Show Guests----please consider getting a friend of mine, a friend of the auto industry, a wonderful & intriguing woman, America's most famous automotive spy photographer, Ms Brenda Priddy. Brenda just concluded a gallery show at the Chandler Center for the Arts, showcasing her automotive work. She has spent time in Cuba in 2013 capturing their love of American cars and enjoyed it so much she is hosting a trip for a couple dozen enthusiasts returning to Cuba this October. She will actually have the group spend time with a car club in Havana. She's a wonderful person who just pursues the passion we all have for automobiles because she knows others enjoy it. Also, she has recently has been nominated for The Society of Automotive Historians award. She has a lot of great stories about her experiences as an automotive spy photographer. Her contact information is in the International Motor Press Association directory.

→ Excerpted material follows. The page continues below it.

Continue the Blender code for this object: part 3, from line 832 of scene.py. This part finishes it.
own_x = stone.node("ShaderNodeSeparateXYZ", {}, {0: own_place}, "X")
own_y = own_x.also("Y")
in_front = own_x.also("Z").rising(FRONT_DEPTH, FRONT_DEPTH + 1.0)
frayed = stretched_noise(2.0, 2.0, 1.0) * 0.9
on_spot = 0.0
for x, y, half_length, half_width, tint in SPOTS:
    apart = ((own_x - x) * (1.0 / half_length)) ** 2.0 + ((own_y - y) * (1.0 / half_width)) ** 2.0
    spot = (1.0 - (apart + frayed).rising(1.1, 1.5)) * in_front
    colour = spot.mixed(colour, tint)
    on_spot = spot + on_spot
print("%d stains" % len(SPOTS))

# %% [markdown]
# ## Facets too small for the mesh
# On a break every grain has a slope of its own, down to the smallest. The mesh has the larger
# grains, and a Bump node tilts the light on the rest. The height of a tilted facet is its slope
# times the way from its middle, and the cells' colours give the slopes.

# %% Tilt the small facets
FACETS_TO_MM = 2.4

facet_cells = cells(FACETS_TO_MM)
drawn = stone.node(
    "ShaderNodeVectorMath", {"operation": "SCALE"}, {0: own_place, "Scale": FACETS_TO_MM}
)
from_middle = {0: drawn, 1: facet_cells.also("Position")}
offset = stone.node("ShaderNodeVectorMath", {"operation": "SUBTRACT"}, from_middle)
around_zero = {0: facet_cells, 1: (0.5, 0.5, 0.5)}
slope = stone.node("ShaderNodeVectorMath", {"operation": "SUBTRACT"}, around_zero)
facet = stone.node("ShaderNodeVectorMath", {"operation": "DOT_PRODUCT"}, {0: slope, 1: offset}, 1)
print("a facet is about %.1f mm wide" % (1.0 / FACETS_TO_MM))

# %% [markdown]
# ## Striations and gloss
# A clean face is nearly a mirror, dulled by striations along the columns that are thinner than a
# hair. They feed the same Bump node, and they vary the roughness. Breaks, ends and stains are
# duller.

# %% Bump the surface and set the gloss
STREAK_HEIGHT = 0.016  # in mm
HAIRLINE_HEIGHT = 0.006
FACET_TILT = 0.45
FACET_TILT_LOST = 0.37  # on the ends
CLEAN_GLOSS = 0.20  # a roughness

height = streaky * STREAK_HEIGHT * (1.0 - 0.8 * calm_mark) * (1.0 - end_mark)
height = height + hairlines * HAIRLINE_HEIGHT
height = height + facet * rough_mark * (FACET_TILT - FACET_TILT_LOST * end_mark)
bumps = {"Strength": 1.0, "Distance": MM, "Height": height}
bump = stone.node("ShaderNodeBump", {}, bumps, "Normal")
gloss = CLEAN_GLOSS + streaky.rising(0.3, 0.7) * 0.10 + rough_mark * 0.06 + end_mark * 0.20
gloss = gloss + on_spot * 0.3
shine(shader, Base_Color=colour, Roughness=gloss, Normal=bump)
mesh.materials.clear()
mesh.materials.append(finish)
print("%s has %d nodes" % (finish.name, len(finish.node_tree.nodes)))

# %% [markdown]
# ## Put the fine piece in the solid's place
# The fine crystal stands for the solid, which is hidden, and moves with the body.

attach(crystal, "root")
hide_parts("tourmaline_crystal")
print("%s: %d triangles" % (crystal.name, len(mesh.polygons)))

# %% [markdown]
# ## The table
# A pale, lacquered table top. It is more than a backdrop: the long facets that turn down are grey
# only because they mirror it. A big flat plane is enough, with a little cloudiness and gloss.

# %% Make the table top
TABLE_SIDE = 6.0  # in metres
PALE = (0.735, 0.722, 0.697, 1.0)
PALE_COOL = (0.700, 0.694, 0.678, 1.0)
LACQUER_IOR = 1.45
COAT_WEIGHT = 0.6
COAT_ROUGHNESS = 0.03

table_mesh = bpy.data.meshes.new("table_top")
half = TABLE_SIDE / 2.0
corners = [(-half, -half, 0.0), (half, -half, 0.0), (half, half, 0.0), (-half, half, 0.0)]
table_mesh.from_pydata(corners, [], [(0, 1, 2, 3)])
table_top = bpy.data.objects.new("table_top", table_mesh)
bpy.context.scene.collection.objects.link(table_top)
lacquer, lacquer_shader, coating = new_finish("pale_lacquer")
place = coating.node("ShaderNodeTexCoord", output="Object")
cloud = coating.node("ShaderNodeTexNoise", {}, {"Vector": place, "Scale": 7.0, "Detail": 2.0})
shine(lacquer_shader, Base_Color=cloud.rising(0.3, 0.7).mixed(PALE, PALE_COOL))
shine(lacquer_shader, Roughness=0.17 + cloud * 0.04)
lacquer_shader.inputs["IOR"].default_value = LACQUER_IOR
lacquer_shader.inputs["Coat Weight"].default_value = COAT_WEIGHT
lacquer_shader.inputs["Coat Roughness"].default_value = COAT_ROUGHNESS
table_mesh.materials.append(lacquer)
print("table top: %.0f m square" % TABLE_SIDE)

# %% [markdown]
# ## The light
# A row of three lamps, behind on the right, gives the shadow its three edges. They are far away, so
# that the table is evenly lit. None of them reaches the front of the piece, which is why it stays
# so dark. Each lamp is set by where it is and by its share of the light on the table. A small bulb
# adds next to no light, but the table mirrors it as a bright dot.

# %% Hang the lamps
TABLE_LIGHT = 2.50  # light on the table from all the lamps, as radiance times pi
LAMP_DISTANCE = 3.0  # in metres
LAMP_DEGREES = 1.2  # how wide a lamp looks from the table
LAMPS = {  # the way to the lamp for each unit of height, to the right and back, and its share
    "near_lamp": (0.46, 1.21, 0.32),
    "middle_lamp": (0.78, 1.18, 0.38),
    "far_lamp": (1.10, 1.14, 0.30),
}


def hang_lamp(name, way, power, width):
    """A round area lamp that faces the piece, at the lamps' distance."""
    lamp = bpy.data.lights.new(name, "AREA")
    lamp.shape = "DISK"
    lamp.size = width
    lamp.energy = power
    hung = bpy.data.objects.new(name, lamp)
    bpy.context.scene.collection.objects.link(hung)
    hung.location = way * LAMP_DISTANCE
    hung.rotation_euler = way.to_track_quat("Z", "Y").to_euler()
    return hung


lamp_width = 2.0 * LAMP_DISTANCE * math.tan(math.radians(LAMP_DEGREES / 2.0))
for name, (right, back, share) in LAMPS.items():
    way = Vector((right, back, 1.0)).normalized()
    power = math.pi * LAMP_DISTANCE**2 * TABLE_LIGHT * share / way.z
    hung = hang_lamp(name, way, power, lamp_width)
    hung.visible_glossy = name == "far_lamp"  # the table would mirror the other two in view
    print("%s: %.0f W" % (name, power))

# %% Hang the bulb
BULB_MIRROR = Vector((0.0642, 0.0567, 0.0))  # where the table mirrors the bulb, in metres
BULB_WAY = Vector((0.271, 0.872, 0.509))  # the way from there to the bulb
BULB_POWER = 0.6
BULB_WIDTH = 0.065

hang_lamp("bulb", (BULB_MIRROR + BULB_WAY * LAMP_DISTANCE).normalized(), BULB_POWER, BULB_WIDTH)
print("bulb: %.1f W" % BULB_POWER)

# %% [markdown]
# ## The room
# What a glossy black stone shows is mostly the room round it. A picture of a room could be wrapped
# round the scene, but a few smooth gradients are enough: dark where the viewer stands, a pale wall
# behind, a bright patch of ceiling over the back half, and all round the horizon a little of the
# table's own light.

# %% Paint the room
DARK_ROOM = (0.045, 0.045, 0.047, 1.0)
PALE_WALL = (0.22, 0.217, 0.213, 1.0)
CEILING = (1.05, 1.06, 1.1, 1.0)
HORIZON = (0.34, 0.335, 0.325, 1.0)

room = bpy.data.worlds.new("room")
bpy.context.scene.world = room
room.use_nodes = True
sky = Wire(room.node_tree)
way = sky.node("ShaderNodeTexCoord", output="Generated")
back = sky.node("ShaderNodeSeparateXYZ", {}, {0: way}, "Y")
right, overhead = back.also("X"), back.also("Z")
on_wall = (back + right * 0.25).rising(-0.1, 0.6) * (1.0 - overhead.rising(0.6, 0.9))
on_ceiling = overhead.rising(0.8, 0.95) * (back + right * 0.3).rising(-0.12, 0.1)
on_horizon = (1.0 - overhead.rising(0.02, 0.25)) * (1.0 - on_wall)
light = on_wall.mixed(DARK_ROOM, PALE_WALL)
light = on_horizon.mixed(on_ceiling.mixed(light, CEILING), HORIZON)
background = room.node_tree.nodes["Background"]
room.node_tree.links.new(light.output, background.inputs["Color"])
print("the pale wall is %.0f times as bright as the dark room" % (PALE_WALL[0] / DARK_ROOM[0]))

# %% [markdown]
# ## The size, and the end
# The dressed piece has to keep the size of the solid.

Your segment with Jim Dollinger gets mixed reviews, at least from me. I've been in this wonderful industry since starting at a Ford dealer in 1972. Jim has many valid points. This is a people business. The auto executives do need to get out of their offices and meet their customers. Think about their automotive experience. They lease their cars thru their employers where they go down to the motor pool to pick up when new, service, and return when their next new one arrives. They also get one for their wives. Therefore, they rarely see a dealership.

Jim is right this is a people business, you have to develop relationships. I've experienced that as a factory field rep for Ford, as a Service Manager for Saturn and a sales consultant for VW & Infiniti. However the reason Jim gets his butt kicked out of GM HQ is because he just is a self-promoter who has no facts or research to back up his data. He's got a huge ego, and loves to hear himself talk. But his downfall is that he has the "I'm the smartest guy in the room" disease.

Does he not think that the numerous marketing support companies have test marketed these incentive programs giving people cash? Does he not know of customer clinics that we've had asking customers what motivates them? Just give every driver $500. Sure. Do the math Big Jim. Sorry John, his intentions are good, but he lacks any substance to back them up or qualify him as an expert. He's a great self-promoter and entertaining, but needs to go for his MBA & Phd before he can have credibility with the actual numbers.

Thanks again.

Tony Gauntner
Tony,

Thanks for your honest feedback, much appreciated. I especially like hearing from someone like yourself who has retail business. That makes your critique all the more valuable.